Mereka tidak setuju karena biasanya Candi Borobudur dipakai beribadah oleh umat Budha. Dan merupakan situs terbesar di dunia. 


"Rakyat kecil, (umat Buddha pedesaan yang berada cukup banyak di Jawa Tengah) sampai meninggal dunia pun tentu tidak akan mampu naik ke atas candi untuk melakukan puja atau pradaksina karena harus membayar biaya yang sangat mahal bagi mereka," tutur Pannyavaro.


Di luar hal itu, ia tak mempermasalahkan untuk pembatasan kuota 1.200 orang per hari yang naik ke atas candi. Baginya tidak masalah jika umat Buddha harus mengantre untuk bisa naik ke Candi Borobudur. Sama halnya seperti beribadah haji ke Makkah. 

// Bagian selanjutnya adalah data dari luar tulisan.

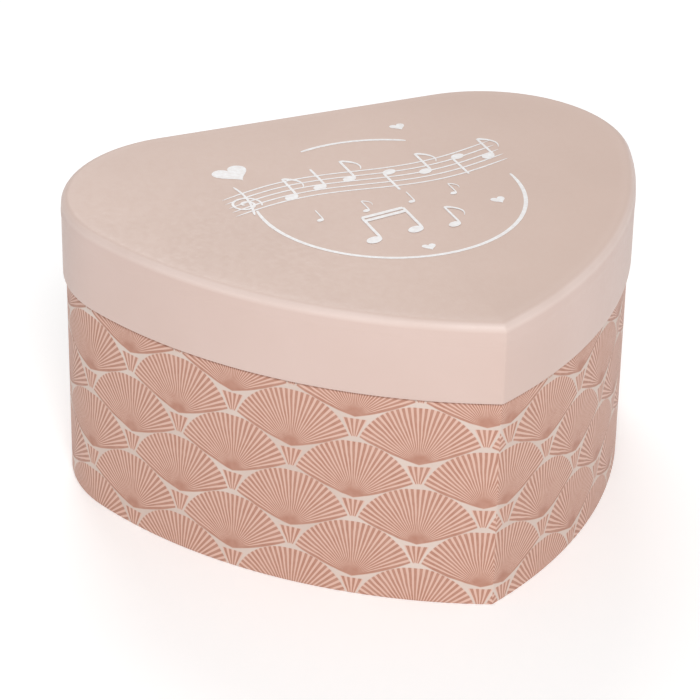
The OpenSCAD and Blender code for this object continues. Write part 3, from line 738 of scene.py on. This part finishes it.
standing_leg = limb(
    [(0, 0, 1.6), (0, 0, 3.2), (0.05, 0.12, 5.6), (0, -0.05, 8.2), (-0.25, 0, 11.5), (-0.75, 0.1, 15.2)],
    [0.52, 0.55, 0.86, 0.78, 1.2, 1.45],
)
raised_thigh = limb([(0.9, 0, 15.0), (3.0, -0.5, 13.2), (4.9, -0.9, 10.9)], [1.45, 1.15, 0.8])
raised_shin = limb([(4.9, -0.9, 10.9), (3.4, -0.75, 9.5), (1.5, -0.5, 8.1)], [0.8, 0.86, 0.5])
neck = limb([(0, 0.05, 22.6), (0, 0, 24.4), (0, 0, 26.4)], [1.1, 0.72, 0.78])
shoulders = limb(
    [(-2.5, 0, 22.7), (-1.2, 0, 23.2), (0, 0, 23.3), (1.2, 0, 23.2), (2.5, 0, 22.7)],
    [0.72, 0.9, 0.95, 0.9, 0.72],
)
arms = [
    limb([
        (s * 2.5, 0, 22.8), (s * 4.7, -0.2, 25.0), (s * 5.75, -0.3, 28.3), (s * 4.7, -0.3, 32.0),
        (s * 2.2, -0.3, 33.9), (s * 0.95, -0.35, 34.2),
    ],
         [0.76, 0.66, 0.55, 0.45, 0.36, 0.24])
    for s in (-1, 1)
]
hips = ball((0, 0, 15.6), (2.0, 1.6, 1.9))
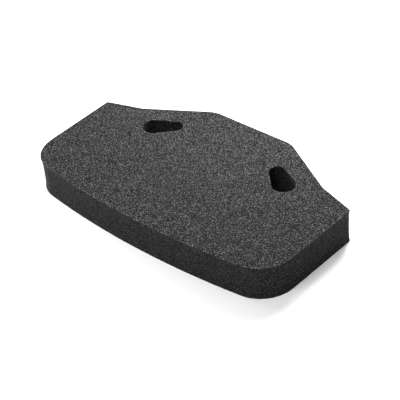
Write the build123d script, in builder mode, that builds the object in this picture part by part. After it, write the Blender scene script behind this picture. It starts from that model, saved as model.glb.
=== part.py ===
"""Protector pad die-cut from one sheet of dark grey open-cell foam.

Frame: millimetres, origin under the middle of the pad's bounding box, on its lower face.
+X runs across the pad's width, +Y towards its stepped rear edge, +Z up through the sheet.
"""

import math
import os

from build123d import *

# Sheet and overall size
pad_width = 175.0  # across the two sharp wing corners, where the pad is widest
pad_depth = 99.0  # from the middle of the bowed front edge to the back edge
sheet_thickness = 20.0

# Front edge and sides
front_bow_radius = 520.0
front_corner_radius = 20.5
side_lean = 1.5  # degrees that each side leans in towards the front

# Stepped rear edge, right-hand corners; the left-hand ones mirror them
wing_corner = (pad_width / 2, 21.0)
step_corner = (65.0, 28.0)
back_corner = (27.5, pad_depth / 2)
wing_corner_radius = 1.0
step_corner_radius = 3.0
back_corner_radius = 14.0

# Tapered post slots, one each side: the hull of a wide and a narrow circle
slot_wide_centre = (46.8, 18.3)
slot_wide_radius = 6.65
slot_narrow_centre = (36.8, 25.3)
slot_narrow_radius = 4.55

# Die-cut wall: the foam springs back after the cut, which leaves a shallow waist between two lips
waist_depth = 0.6
waist_height = 8.0  # the upright middle of the wall; above and below it the lips flare out
cutter_overhang = 1.0


def corners_at(sketch, y):
    """The sketch's corners that lie at one distance along Y."""
    return sketch.vertices().filter_by_position(Axis.Y, y - 0.1, y + 0.1)


# Outline of the pad. The blank reaches in front of the bow, whose circle then trims it.
front_y = -pad_depth / 2
blank_front_y = front_y - 10
blank_front_x = wing_corner[0] - (wing_corner[1] - blank_front_y) * math.tan(math.radians(side_lean))

with BuildSketch() as outline:
    with BuildLine():
        Polyline(
            (0, blank_front_y),
            (blank_front_x, blank_front_y),
            wing_corner,
            step_corner,
            back_corner,
            (0, back_corner[1]),
        )
        mirror(about=Plane.YZ)
    make_face()
    with Locations((0, front_y + front_bow_radius)):
        Circle(front_bow_radius, mode=Mode.INTERSECT)
    fillet(outline.vertices().group_by(Axis.Y)[0], radius=front_corner_radius)
    fillet(corners_at(outline, wing_corner[1]), radius=wing_corner_radius)
    fillet(corners_at(outline, step_corner[1]), radius=step_corner_radius)
    fillet(corners_at(outline, back_corner[1]), radius=back_corner_radius)

# The two slots, seen from above.
with BuildSketch() as slots:
    with Locations(slot_wide_centre):
        Circle(slot_wide_radius)
    with Locations(slot_narrow_centre):
        Circle(slot_narrow_radius)
    make_hull()
    mirror(about=Plane.YZ)

# Section of the foam that the wall loses, drawn across the middle of the back edge with the
# outside of the pad to the right. Each lip is an arc that leaves the upright waist smoothly and
# meets the pad's outline at the face.
lip_height = (sheet_thickness - waist_height) / 2
lip_radius = (lip_height**2 + waist_depth**2) / (2 * waist_depth)
wall_section = Plane(origin=(0, back_corner[1], 0), x_dir=(0, 1, 0), z_dir=(1, 0, 0))

with BuildSketch(wall_section) as wall_cut:
    with BuildLine():
        lower_lip = RadiusArc((0, 0), (-waist_depth, lip_height), lip_radius)
        waist = Line(lower_lip @ 1, (-waist_depth, lip_height + waist_height))
        upper_lip = RadiusArc(waist @ 1, (0, sheet_thickness), lip_radius)
        Polyline(
            upper_lip @ 1,
            (cutter_overhang, sheet_thickness),
            (cutter_overhang, 0),
            lower_lip @ 0,
        )
    make_face()

# The cutter follows the whole outline.
with BuildPart() as wall_cutter:
    sweep(sections=wall_cut.sketch, path=outline.sketch.face().outer_wire())

# The pad: the sheet cut to the outline, its wall drawn in to the waist, and the slots through it.
with BuildPart() as foam_pad:
    extrude(outline.sketch, amount=sheet_thickness)
    add(wall_cutter.part, mode=Mode.SUBTRACT)
    extrude(slots.sketch, amount=sheet_thickness, mode=Mode.SUBTRACT)

foam_pad.part.label = "foam_pad"

os.makedirs("parts", exist_ok=True)
export_step(foam_pad.part, "parts/foam_pad.step")
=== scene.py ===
"""Protector pad die-cut from open-cell foam sheet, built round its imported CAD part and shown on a
pale studio floor.

Every length is in metres in the part's own frame: +X across the pad, +Y towards its stepped rear
edge, +Z up. The panel in the 3D view's sidebar lists the steps in the order that main() runs them.
"""

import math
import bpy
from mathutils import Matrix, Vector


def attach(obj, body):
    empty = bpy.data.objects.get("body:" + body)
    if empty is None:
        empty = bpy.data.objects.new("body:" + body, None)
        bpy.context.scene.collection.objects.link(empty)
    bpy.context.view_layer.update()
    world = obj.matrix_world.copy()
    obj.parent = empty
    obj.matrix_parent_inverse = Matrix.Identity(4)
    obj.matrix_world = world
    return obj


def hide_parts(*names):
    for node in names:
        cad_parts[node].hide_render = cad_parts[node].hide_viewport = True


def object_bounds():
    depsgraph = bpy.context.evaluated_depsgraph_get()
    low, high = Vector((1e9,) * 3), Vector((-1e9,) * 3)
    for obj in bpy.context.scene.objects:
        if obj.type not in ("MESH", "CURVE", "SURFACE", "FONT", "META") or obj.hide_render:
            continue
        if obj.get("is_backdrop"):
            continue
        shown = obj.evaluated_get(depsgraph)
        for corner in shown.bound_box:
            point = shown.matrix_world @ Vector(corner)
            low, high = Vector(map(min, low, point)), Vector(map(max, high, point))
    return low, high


bl_info = {
    "name": "Die-cut foam pad",
    "version": (1, 0, 0),
    "blender": (4, 5, 0),
    "location": "View3D > Sidebar > Foam pad",
    "description": "Cuts a protector pad from open-cell foam and lights it on a pale floor",
    "category": "Object",
}

import bpy
from bpy.props import FloatProperty, FloatVectorProperty, IntProperty, PointerProperty
from mathutils import Quaternion, Vector

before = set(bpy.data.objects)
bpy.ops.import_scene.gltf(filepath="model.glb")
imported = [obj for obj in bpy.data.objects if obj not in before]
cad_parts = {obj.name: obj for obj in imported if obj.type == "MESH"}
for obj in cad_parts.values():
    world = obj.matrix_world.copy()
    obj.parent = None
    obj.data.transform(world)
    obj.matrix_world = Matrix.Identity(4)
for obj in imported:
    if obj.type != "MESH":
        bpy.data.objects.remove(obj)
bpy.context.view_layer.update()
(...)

"Biarlah umat Buddha sabar menanti antrean bisa naik ke atas candi kita sendiri. Seperti halnya saudara-saudara Muslim yang juga sabar menanti antrian naik haji sampai beberapa tahun," ungkapnya.


Seperti diketahui, rencana peningkatan harga tiket naik Candi Borobudur disampaikan Menteri Koordinator Bidang Kemaritiman dan Investasi, Luhut Binsar Pandjaitan, pada Sabtu (4/6/22) kemarin.


Saat menyampaikan wacana tersebut di kawasan Candi Borobudur, Luhut menekankan bahwa pembatasan pengunjung perlu dilakukan.


"Kenapa kita lakukan itu, karena rekomendasi dari UNESCO dan pakar, telah terjadi penurunan dan keausan batu (Candi Borobudur)," ucapnya.


Luhut memperkirakan tarif baru tiket naik Candi Borobudur berlaku mulai sebulan ke depan.